Wolf last week accused China of gradually "swallowing" Tibet after returning from a trip to the Himalayan region he made disguised as a tourist.

"The clock is ticking for Tibet. If nothing is done, a country, its people, religion and culture will continue to grow fainter and could one day disappear," the House representative said on Wednesday.

But Tang dismissed Wolf's observations, saying he had viewed Tibet through "coloured glasses."

"Tibetan culture is developing in an all-round way and does not in any way face extinction," the spokesman said, adding that international scholars of Tibetan studies including ones from the United States confirmed the view during a seminar held here last week.

"The Chinese Government's policy is to protect and develop the culture and traditions of minority people," Tang said.

The spokesman said China had devoted resources to protecting Tibetan culture and promoting education in the indigenous language.

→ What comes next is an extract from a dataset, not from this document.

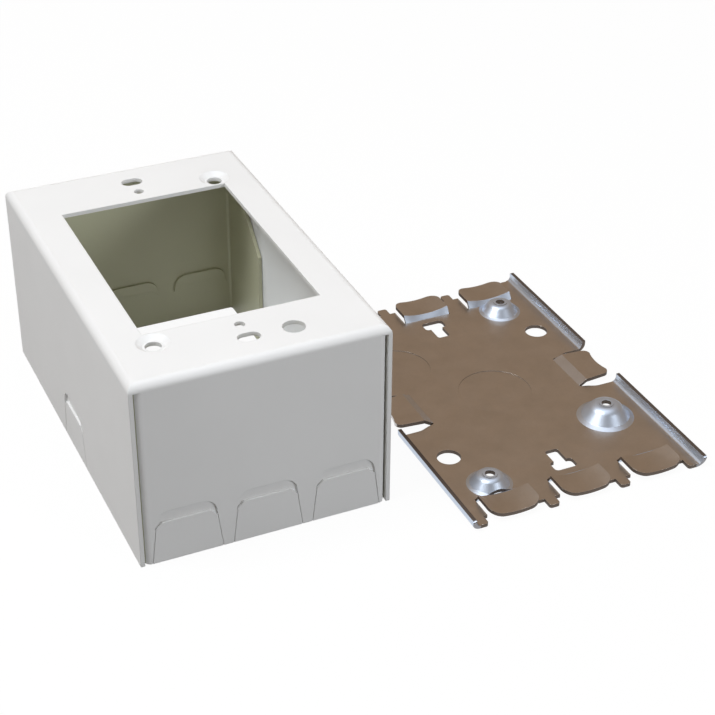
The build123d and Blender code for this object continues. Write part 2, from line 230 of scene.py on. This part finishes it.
def noise(tree, scale, detail, roughness=0.5):
    """Noise over the object, with the given number of features per metre."""
    made = node(
        tree,
        "ShaderNodeTexNoise",
        {
            "Vector": object_place(tree),
            "Scale": scale,
            "Detail": detail,
            "Roughness": roughness,
        },
    )
    return made.outputs["Fac"]


def ramp(tree, factor, stops):
    """A colour ramp over a factor, from (place, colour) stops."""
    made = node(tree, "ShaderNodeValToRGB", {"Fac": factor})
    elements = made.color_ramp.elements
    while len(elements) < len(stops):
        elements.new(0.5)
    for element, (place, colour) in zip(elements, stops):
        element.position = place
        element.color = (*colour, 1.0)
    return made.outputs["Color"]


def two_tones(tree, factor, dark, light):
    """A soft change from a dark tone to a light one."""
    return ramp(tree, factor, list(zip(TONE_SPAN, (dark, light))))


def blend(tree, factor, first, second):
    """Two colours, with four values each, mixed by a factor."""
    made = node(
        tree,
        "ShaderNodeMix",
        {0: factor, 6: first, 7: second},
        data_type="RGBA",
        blend_type="MIX",
    )
    return made.outputs[2]


def middle_distances(tree, node_name):
    """Distances from a node's middle and up from its foot, with its half sides and height."""
    low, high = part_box(node_name)
    foot = ((low[0] + high[0]) / 2, (low[1] + high[1]) / 2, low[2])
    moved = vector_node(tree, "SUBTRACT", object_place(tree), foot)
    where = split(tree, vector_node(tree, "ABSOLUTE", moved))
    half = ((high[0] - low[0]) / 2, (high[1] - low[1]) / 2)
    return where, half, high[2] - low[2]


def surface_way(tree):
    """How far the surface faces along each axis, either way, from 0 to 1."""
    normal = node(tree, "ShaderNodeNewGeometry").outputs["True Normal"]
    return split(tree, vector_node(tree, "ABSOLUTE", normal))


def fine_surface(tree, shader, edge_radius, grain_noise, grain):
    """Edges rounded a little and a fine grain, both in the shading only."""
    soft_edge = node(
        tree, "ShaderNodeBevel", {"Radius": edge_radius}, samples=BEVEL_SAMPLES
    )
    height = noise(tree, *grain_noise)
    bump = node(
        tree,
        "ShaderNodeBump",
        {"Height": height, "Normal": soft_edge.outputs["Normal"], **grain},
    )
    tree.links.new(bump.outputs["Normal"], shader.inputs["Normal"])


def paint_material():
    """Off-white semi-gloss paint, with painted shade in dark olive on the end walls inside.
    """
    material, tree, shader = new_material("cover_paint_look")
    where, half, height = middle_distances(tree, "box_cover")
    tone = noise(tree, *PAINT_TONE_NOISE)
    colour = two_tones(tree, tone, PAINT_DARK, PAINT_LIGHT)
    # Painted shade: the end walls' inner faces turn dark olive.
    painted_shade_inside = times(
        tree,
        below(tree, where["X"], half[0] - SHADE_SHEETS_FROM_SIDE * COVER_SHEET),
        below(tree, where["Y"], half[1] - SHADE_SHEETS_FROM_END * COVER_SHEET),
        below(tree, where["Z"], height - DIMPLE_REACH),
    )
    colour = blend(tree, painted_shade_inside, colour, (*SHADE_INSIDE_COLOUR, 1.0))
    tree.links.new(colour, shader.inputs["Base Color"])
    gloss = remap(tree, noise(tree, *PAINT_GLOSS_NOISE), *PAINT_ROUGHNESS)
    tree.links.new(gloss, shader.inputs["Roughness"])
    fine_surface(tree, shader, PAINT_EDGE_RADIUS, PAINT_PEEL_NOISE, PAINT_PEEL)
    return material


def zinc_material():
    """Galvanised steel, with a painted reflection, cooler and paler, on its slopes and dome
    crowns, and dark and dull on its cut edges, partly from bare steel and partly as painted
    shade.
    """
    material, tree, shader = new_material("plate_zinc_look")
    where, half, _ = middle_distances(tree, "base_plate")
    way = surface_way(tree)
    lip_inside = half[0] - PLATE_SHEET
    lip_face = times(
        tree,
        above(tree, where["X"], lip_inside - LIP_BEND - HAIR),
        above(tree, way["X"], LIP_FACE_WAY, WAY_SOFT),
    )
    # Cut edges are dark partly as bare steel and partly as painted shade in the holes, slits
    # and gaps.
    edge = times(
        tree, below(tree, way["Z"], CUT_EDGE_WAY, WAY_SOFT), invert(tree, lip_face)
    )
    lip_top = times(
        tree,
        above(tree, where["X"], lip_inside - HAIR),
        above(tree, where["Z"], LIP_HEIGHT - HAIR),
    )
    cut_and_shade = either(tree, edge, lip_top)
    slope = below(tree, way["Z"], SLOPE_WAY, WAY_SOFT)
    off_side_tongues = above(tree, where["Y"], SIDE_TONGUE_GAP)
    # Painted reflection: the slopes and the dome crowns take a paler, cooler colour for the
    # sky they reflect.
    painted_sheen_area = either(
        tree,
        times(tree, slope, remap(tree, off_side_tongues, SIDE_TONGUE_SHARE, 1.0)),
        above(tree, where["Z"], DOME_CROWN),
    )
    patches = noise(tree, *ZINC_PATCH_NOISE)
    colour = two_tones(tree, patches, ZINC_DARK, ZINC_LIGHT)
    colour = blend(tree, painted_sheen_area, colour, (*ZINC_PAINTED_SHEEN, 1.0))
    colour = blend(tree, cut_and_shade, colour, (*ZINC_CUT_AND_SHADE, 1.0))
    tree.links.new(colour, shader.inputs["Base Color"])
    shader.inputs["Metallic"].default_value = 1.0
    gloss = either(
        tree,
        remap(tree, noise(tree, *ZINC_GLOSS_NOISE), *ZINC_ROUGHNESS),
        times(tree, painted_sheen_area, PRESSED_ROUGHNESS),
        times(tree, cut_and_shade, CUT_ROUGHNESS),
    )
    tree.links.new(gloss, shader.inputs["Roughness"])
    fine_surface(tree, shader, ZINC_EDGE_RADIUS, ZINC_GRAIN_NOISE, ZINC_GRAIN)
    return material


def add_floor():
    """A plain white floor that keeps a faint shadow and stays pale under the cover."""
    bpy.ops.mesh.primitive_plane_add(size=2 * FLOOR_HALF, location=(0, 0, -FLOOR_DROP))
    floor = bpy.context.object
    floor.name = "floor"
    material, tree, shader = new_material("floor_look")
    path = node(tree, "ShaderNodeLightPath").outputs
    seen = either(
        tree,
        path["Is Camera Ray"],
        path["Is Glossy Ray"],
        path["Is Transmission Ray"],
    )
    low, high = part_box("box_cover")
    where = split(tree, object_place(tree))
    under = times(
        tree,
        within(tree, where["X"], low[0], high[0]),
        within(tree, where["Y"], low[1], high[1]),
    )
    bounce = blend(tree, under, FLOOR_BOUNCE, FLOOR_UNDER_COVER)
    tree.links.new(blend(tree, seen, bounce, FLOOR_PALE), shader.inputs["Base Color"])
    shader.inputs["Roughness"].default_value = FLOOR_ROUGHNESS
    shader.inputs["Specular IOR Level"].default_value = 0.0
    glow = node(tree, "ShaderNodeEmission", {"Color": WHITE, "Strength": 1.0})
    mixed = node(
        tree,
        "ShaderNodeMixShader",
        {
            0: times(tree, seen, FLOOR_WHITE_SHARE),
            1: shader.outputs["BSDF"],
            2: glow.outputs["Emission"],
        },
    )
    tree.links.new(mixed.outputs[0], tree.nodes["Material Output"].inputs["Surface"])
    floor.data.materials.append(material)


def add_world():
    """A studio surround: cool and bright overhead, warm and dim towards the horizon."""
    world = bpy.data.worlds.new("studio")
    bpy.context.scene.world = world
    world.use_nodes = True
    tree = world.node_tree
    back = tree.nodes["Background"]
    way = node(tree, "ShaderNodeTexCoord").outputs["Generated"]
    sky = ramp(tree, split(tree, way)["Z"], SKY_STOPS)
    tree.links.new(sky, back.inputs["Color"])
    far = vector_node(tree, "DOT_PRODUCT", way, SKY_FAR_WAY, output="Value")
    share = above(tree, far, 0.0, SKY_SOFT)
    strength = remap(tree, share, SKY_DIM * SKY_STRENGTH, SKY_STRENGTH)
    tree.links.new(strength, back.inputs["Strength"])


def add_softbox(name, place, target, side, power, colour):
    """A square studio lamp aimed at a point."""
    data = bpy.data.lights.new(name, "AREA")
    data.shape = "RECTANGLE"
    data.size = data.size_y = side
    data.energy = power
    data.color = colour
    lamp = bpy.data.objects.new(name, data)
    bpy.context.scene.collection.objects.link(lamp)
    lamp.location = place
    aim = [b - a for a, b in zip(place, target)]
    lamp.rotation_euler = Vector(aim).to_track_quat("-Z", "Y").to_euler()


def add_camera():
    """The camera at the photograph's place and angle."""
    data = bpy.data.cameras.new("camera")
    data.sensor_width = SENSOR_MM
    data.lens = CAMERA_FOCAL_PIXELS / PHOTO_PIXELS * SENSOR_MM
    camera = bpy.data.objects.new("camera", data)
    bpy.context.scene.collection.objects.link(camera)
    camera.location = CAMERA_PLACE
    camera.rotation_euler = [math.radians(angle) for angle in CAMERA_TILT]
    bpy.context.scene.camera = camera


def dress(node_name, material):
    """Give a CAD node its material."""
    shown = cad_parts[node_name]
    shown.data.materials.clear()
    shown.data.materials.append(material)


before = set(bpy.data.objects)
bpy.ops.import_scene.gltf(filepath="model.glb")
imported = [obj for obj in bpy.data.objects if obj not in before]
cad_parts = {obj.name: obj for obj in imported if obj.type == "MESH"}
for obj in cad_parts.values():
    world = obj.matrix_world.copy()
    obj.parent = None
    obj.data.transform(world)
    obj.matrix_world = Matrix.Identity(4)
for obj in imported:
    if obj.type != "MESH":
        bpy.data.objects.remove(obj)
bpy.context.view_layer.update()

dress("box_cover", paint_material())
dress("base_plate", zinc_material())
add_floor()
add_world()
for lamp in LAMPS:
    add_softbox(**lamp)
add_camera()
bpy.context.scene.view_settings.view_transform = "Standard"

He said Tibet was much better off under Chinese rule than in the past, when more than 90 percent of the population were serfs.

"It was only after the Democratic Reform and the abolishment of serfdom there that the Tibetan people truly gained their freedom," he said.

Tibetans in exile and Western critics have charged China with implementing repressive policies that amount to cultural genocide in the Himalayan region.

Chinese troops took control of Tibet in 1951. The country's spiritual and temporal leader, the Dalai Lama, fled the country eight years later after a failed anti-Chinese uprising.

He has since headed a Tibetan government-in-exile in India and waged a peaceful international campaign for Tibetan self-determination. Beijing routinely denounces him as a top enemy of the nation.